Getting a fresh look at your treasury can give you a new perspective on the risks you are running and the things that you need to tighten up on. Why wait for the regulator? Here's one client's experience.

Background

Like many banks this client's treasury had grown organically. There was always a need to balance risk and reward with more being expected from treasury towards the income statement.

In the good times risk and diversification seemed to be the way forward. When hedging was required derivatives were used. When yield was needed bonds were bought. When cash was in surplus it went to the highest bidder.

The risk

This is not an unfamiliar story and the bank had done well but now the management recognised that the treasury potentially contained risks that needed further investigation.

That investigation would form the basis of any necessary remedial action. This would not only help deal with heightened market volatility but also help the board understand more about how the bank's strategy affected risk in treasury.

The bank was aware that in the new intrusive regulatory environment the FSA was already signalling that increased capital and liquidity requirements would be used to restrain firms' particularly where controls and governance were perceived to be weak.

The Proposal

An initial meeting with the Chief Executive, Finance Director and Treasurer led to a three stage consulting proposal as follows:

1. A comprehensive review of all the risks in treasury. This included credit, liquidity and market risks, operational risks, regulatory risks, governance, systems and group strategy and its affect on treasury, limits, limit structures, limit reporting, ALCO and Board reporting. This was undertaken onsite with reference to all relevant documents, staff and systems.

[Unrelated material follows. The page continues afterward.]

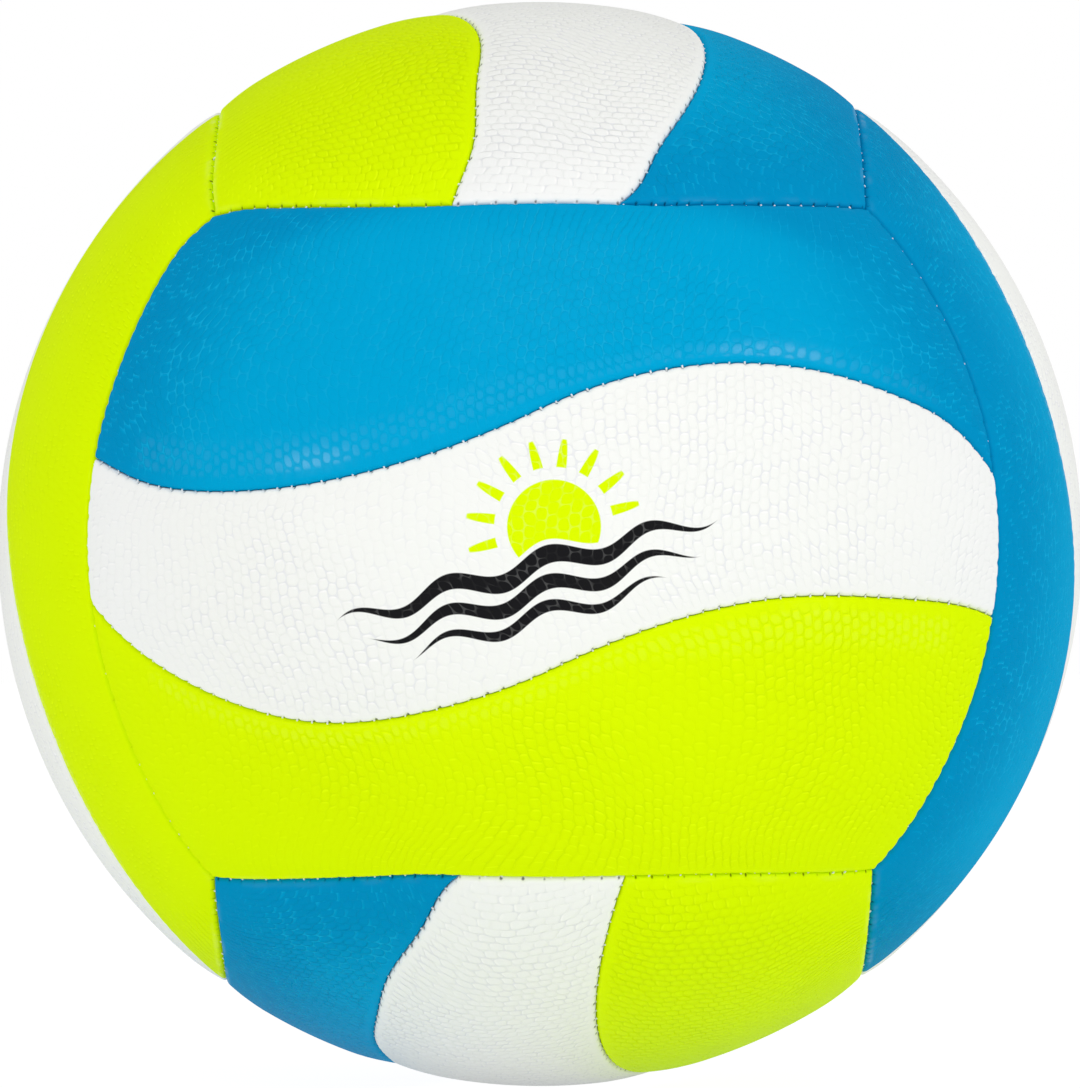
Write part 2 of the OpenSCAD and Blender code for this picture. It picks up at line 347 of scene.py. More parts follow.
class Wire:
    """An output socket. A sum on it adds the Math node, and node adds any other."""

    def __init__(self, tree, socket=None):
        self.tree, self.socket = tree, socket

    def node(self, kind, settings=(), sockets=(), out=0):
        made = self.tree.nodes.new(kind)
        for name, setting in dict(settings).items():
            setattr(made, name, setting)
        for name, value in dict(sockets).items():
            if isinstance(value, Wire):
                self.tree.links.new(value.socket, made.inputs[name])
            else:
                made.inputs[name].default_value = value
        return Wire(self.tree, made.outputs[out]) if len(made.outputs) else None

    def math(self, operation, *others):
        return self.node("ShaderNodeMath", {"operation": operation}, enumerate((self, *others)))

    def __add__(self, other):
        return self.math("ADD", other)

    def __sub__(self, other):
        return self.math("SUBTRACT", other)

    def __rsub__(self, other):
        return self.node("ShaderNodeMath", {"operation": "SUBTRACT"}, {0: other, 1: self})

    def __mul__(self, other):
        return self.math("MULTIPLY", other)

    def __truediv__(self, other):
        return self.math("DIVIDE", other)

    def __pow__(self, other):
        return self.math("POWER", other)

    def __abs__(self):
        return self.math("ABSOLUTE")

    __radd__, __rmul__ = __add__, __mul__

    def rise(self, low, high):
        """0 below low, 1 above high, smooth between them."""
        return self.node("ShaderNodeMapRange", {"interpolation_type": "SMOOTHSTEP"},
                         {0: self, 1: low, 2: high, 3: 0, 4: 1})

    def outputs(self):
        """All the outputs of the node that this one is on."""
        return [Wire(self.tree, output) for output in self.socket.node.outputs]

    def parts(self):
        return self.node("ShaderNodeSeparateXYZ", (), {0: self}).outputs()

    def mixed(self, first, second):
        """Colour first where this is 0 and second where it is 1."""
        return self.node("ShaderNodeMix", {"data_type": "RGBA"}, {0: self, 6: first, 7: second}, 2)

    def noise(self, scale, detail=0.0, out="Fac"):
        """Noise at the places that this gives, from 0 to 1."""
        return self.node("ShaderNodeTexNoise", (), {
            "Vector": self, "Scale": scale, "Detail": detail}, out)

    def bump(self, height, strength=1.0):
        """The normal of a surface that stands height mm higher where this is 1."""
        return self.node("ShaderNodeBump", (), {
            "Strength": strength, "Distance": height * MM, "Height": self})


def paint(red, green, blue):
    """A colour as it is seen, 0 to 255 each, for a colour socket."""
    shares = [c / 255 for c in (red, green, blue)]
    return (*[((c + 0.055) / 1.055) ** 2.4 if c > 0.04 else c / 12.92 for c in shares], 1)


def new_material(name):
    """A material without nodes, the start of its wires, and its places on the ball."""
    material = bpy.data.materials.new(name)
    material.use_nodes = True
    material.node_tree.nodes.clear()
    start = Wire(material.node_tree)
    return material, start, start.node("ShaderNodeTexCoord", out="Object")


def finish_material(start, sockets):
    surface = start.node("ShaderNodeBsdfPrincipled", (), sockets)
    start.node("ShaderNodeOutputMaterial", (), {"Surface": surface})


def sway(start, across, along, far, length):
    """A slow shift of the grain's columns or rows, slower still across the sheet."""
    at = start.node("ShaderNodeCombineXYZ", (), {0: across * SWAY_ACROSS, 1: along, 2: length})
    return (at.noise(1 / length, detail=1.0) - 0.5) * far


def snake_grain(start, place, sheet_u, sheet_v, u_seam, v_seam):
    """A point's place in its scale, from -1 to 1 both ways, how far out that is, and three
    chances that are the scale's own."""
    wobble_u, wobble_v, _ = place.noise(WOBBLES, out="Color").parts()
    u = sheet_u + sway(start, sheet_u, sheet_v, COLUMN_SWAY, COLUMN_SWAY_LENGTH)
    v = sheet_v + sway(start, sheet_v, sheet_u, ROW_SWAY, ROW_SWAY_LENGTH)
    across = (u + (wobble_u - 0.5) * WOBBLE) / SCALE_W
    column = across.math("FLOOR")
    stagger = start.node(
        "ShaderNodeTexWhiteNoise", {"noise_dimensions": "1D"}, {"W": column}, "Value")
    upward = (v + (wobble_v - 0.5) * WOBBLE) / SCALE_H
    upward = upward + column * STAGGER + stagger * STAGGER_SPREAD
    row = upward.math("FLOOR")
    cell = start.node("ShaderNodeCombineXYZ", (), {0: column, 1: row})
    chances = start.node(
        "ShaderNodeTexWhiteNoise", {"noise_dimensions": "2D"}, {"Vector": cell}, "Color").parts()
    x = (across - column) * 2 - 1
    y = (upward - row) * 2 - 1
    # Near a face's seam the skin is stretched, and the creases along the seam fade.
    x = x * (1 - STRETCH + u_seam.rise(*STRETCH_ENDS) * STRETCH)
    y = y * (1 - STRETCH + v_seam.rise(*STRETCH_ENDS) * STRETCH)
    out = (abs(x) ** ROUNDING + abs(y) ** ROUNDING) ** (1 / ROUNDING)
    return x, y, out, chances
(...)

2. A management report. This detailed report identified over 50 items requiring attention with each risk being graded on a scale of 1 to 5 in terms of its urgency. The report included recommended actions to mitigate the identified risks and the time frame under which this should be undertaken.

3. A board presentation and high level report. This provided the agenda to clarify the risks that had been identified and explained how the bank's strategy had influenced risk taking. It was recommended that the balance sheet structure was altered.

The Outcome

The bank's management agreed that a plan of action was necessary. This would deal with the identified risks over a 12 month period.

The client can now clearly demonstrate that robust action has mitigated or eliminated vulnerabilities in treasury. The balance sheet has also been altered in order to reduce exposures that were creating risks beyond the board's risk appetite.

This action is evident in the bank's ICAAP and ILAA. It would also be apparent from an in depth analysis or ARROW review that risk is managed.